AVAILABLE DATA:
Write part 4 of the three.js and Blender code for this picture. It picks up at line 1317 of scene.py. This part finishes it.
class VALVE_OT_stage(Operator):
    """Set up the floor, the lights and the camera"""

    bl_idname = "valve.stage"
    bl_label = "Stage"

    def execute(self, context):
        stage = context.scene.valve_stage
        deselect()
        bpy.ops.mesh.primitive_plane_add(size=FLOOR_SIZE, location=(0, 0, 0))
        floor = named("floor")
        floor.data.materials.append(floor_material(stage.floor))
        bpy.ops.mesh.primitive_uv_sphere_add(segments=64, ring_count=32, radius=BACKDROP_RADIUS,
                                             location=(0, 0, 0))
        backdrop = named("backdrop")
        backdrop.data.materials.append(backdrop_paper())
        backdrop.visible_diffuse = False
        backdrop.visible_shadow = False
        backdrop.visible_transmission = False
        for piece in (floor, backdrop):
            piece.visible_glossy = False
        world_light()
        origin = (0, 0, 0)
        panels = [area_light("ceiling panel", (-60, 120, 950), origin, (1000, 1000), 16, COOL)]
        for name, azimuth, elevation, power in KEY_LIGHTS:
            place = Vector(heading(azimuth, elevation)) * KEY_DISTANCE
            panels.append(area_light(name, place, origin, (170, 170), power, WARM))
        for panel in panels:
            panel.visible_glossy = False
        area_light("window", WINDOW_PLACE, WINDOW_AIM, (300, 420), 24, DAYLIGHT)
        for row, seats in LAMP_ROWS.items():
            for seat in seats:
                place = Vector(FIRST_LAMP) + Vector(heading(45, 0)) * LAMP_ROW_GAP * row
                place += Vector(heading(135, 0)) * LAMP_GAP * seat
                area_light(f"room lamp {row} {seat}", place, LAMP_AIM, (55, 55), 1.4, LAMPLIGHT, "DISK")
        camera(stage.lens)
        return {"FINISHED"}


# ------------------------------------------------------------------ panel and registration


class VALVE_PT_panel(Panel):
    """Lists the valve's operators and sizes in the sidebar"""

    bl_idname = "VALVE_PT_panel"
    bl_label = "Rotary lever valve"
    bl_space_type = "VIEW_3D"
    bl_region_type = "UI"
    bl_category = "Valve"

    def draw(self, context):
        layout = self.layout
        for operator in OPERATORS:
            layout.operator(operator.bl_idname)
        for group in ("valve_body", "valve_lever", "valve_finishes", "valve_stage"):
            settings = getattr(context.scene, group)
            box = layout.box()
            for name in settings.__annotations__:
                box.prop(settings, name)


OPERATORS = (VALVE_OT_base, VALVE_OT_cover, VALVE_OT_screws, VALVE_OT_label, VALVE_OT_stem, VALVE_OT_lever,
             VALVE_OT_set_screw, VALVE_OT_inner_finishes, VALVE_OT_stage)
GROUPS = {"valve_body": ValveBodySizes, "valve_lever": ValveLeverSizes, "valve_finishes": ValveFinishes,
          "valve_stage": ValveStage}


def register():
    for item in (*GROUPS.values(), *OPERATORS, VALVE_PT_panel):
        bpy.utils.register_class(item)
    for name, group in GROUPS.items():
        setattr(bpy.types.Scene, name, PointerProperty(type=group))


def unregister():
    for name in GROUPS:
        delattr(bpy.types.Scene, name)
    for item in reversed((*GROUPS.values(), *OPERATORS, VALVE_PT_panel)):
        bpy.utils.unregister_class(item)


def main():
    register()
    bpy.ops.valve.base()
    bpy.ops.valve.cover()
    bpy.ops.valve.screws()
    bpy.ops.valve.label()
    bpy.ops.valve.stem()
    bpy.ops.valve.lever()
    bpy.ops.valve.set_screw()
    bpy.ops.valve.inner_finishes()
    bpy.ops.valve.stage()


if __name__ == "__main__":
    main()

GIVEN EXERCISE: Can you give every line above again, exactly as written?

PROBLEM SOLUTION:
Write part 4 of the three.js and Blender code for this picture. It picks up at line 1317 of scene.py. This part finishes it.
class VALVE_OT_stage(Operator):
    """Set up the floor, the lights and the camera"""

    bl_idname = "valve.stage"
    bl_label = "Stage"

    def execute(self, context):
        stage = context.scene.valve_stage
        deselect()
        bpy.ops.mesh.primitive_plane_add(size=FLOOR_SIZE, location=(0, 0, 0))
        floor = named("floor")
        floor.data.materials.append(floor_material(stage.floor))
        bpy.ops.mesh.primitive_uv_sphere_add(segments=64, ring_count=32, radius=BACKDROP_RADIUS,
                                             location=(0, 0, 0))
        backdrop = named("backdrop")
        backdrop.data.materials.append(backdrop_paper())
        backdrop.visible_diffuse = False
        backdrop.visible_shadow = False
        backdrop.visible_transmission = False
        for piece in (floor, backdrop):
            piece.visible_glossy = False
        world_light()
        origin = (0, 0, 0)
        panels = [area_light("ceiling panel", (-60, 120, 950), origin, (1000, 1000), 16, COOL)]
        for name, azimuth, elevation, power in KEY_LIGHTS:
            place = Vector(heading(azimuth, elevation)) * KEY_DISTANCE
            panels.append(area_light(name, place, origin, (170, 170), power, WARM))
        for panel in panels:
            panel.visible_glossy = False
        area_light("window", WINDOW_PLACE, WINDOW_AIM, (300, 420), 24, DAYLIGHT)
        for row, seats in LAMP_ROWS.items():
            for seat in seats:
                place = Vector(FIRST_LAMP) + Vector(heading(45, 0)) * LAMP_ROW_GAP * row
                place += Vector(heading(135, 0)) * LAMP_GAP * seat
                area_light(f"room lamp {row} {seat}", place, LAMP_AIM, (55, 55), 1.4, LAMPLIGHT, "DISK")
        camera(stage.lens)
        return {"FINISHED"}


# ------------------------------------------------------------------ panel and registration


class VALVE_PT_panel(Panel):
    """Lists the valve's operators and sizes in the sidebar"""

    bl_idname = "VALVE_PT_panel"
    bl_label = "Rotary lever valve"
    bl_space_type = "VIEW_3D"
    bl_region_type = "UI"
    bl_category = "Valve"

    def draw(self, context):
        layout = self.layout
        for operator in OPERATORS:
            layout.operator(operator.bl_idname)
        for group in ("valve_body", "valve_lever", "valve_finishes", "valve_stage"):
            settings = getattr(context.scene, group)
            box = layout.box()
            for name in settings.__annotations__:
                box.prop(settings, name)


OPERATORS = (VALVE_OT_base, VALVE_OT_cover, VALVE_OT_screws, VALVE_OT_label, VALVE_OT_stem, VALVE_OT_lever,
             VALVE_OT_set_screw, VALVE_OT_inner_finishes, VALVE_OT_stage)
GROUPS = {"valve_body": ValveBodySizes, "valve_lever": ValveLeverSizes, "valve_finishes": ValveFinishes,
          "valve_stage": ValveStage}


def register():
    for item in (*GROUPS.values(), *OPERATORS, VALVE_PT_panel):
        bpy.utils.register_class(item)
    for name, group in GROUPS.items():
        setattr(bpy.types.Scene, name, PointerProperty(type=group))


def unregister():
    for name in GROUPS:
        delattr(bpy.types.Scene, name)
    for item in reversed((*GROUPS.values(), *OPERATORS, VALVE_PT_panel)):
        bpy.utils.unregister_class(item)


def main():
    register()
    bpy.ops.valve.base()
    bpy.ops.valve.cover()
    bpy.ops.valve.screws()
    bpy.ops.valve.label()
    bpy.ops.valve.stem()
    bpy.ops.valve.lever()
    bpy.ops.valve.set_screw()
    bpy.ops.valve.inner_finishes()
    bpy.ops.valve.stage()


if __name__ == "__main__":
    main()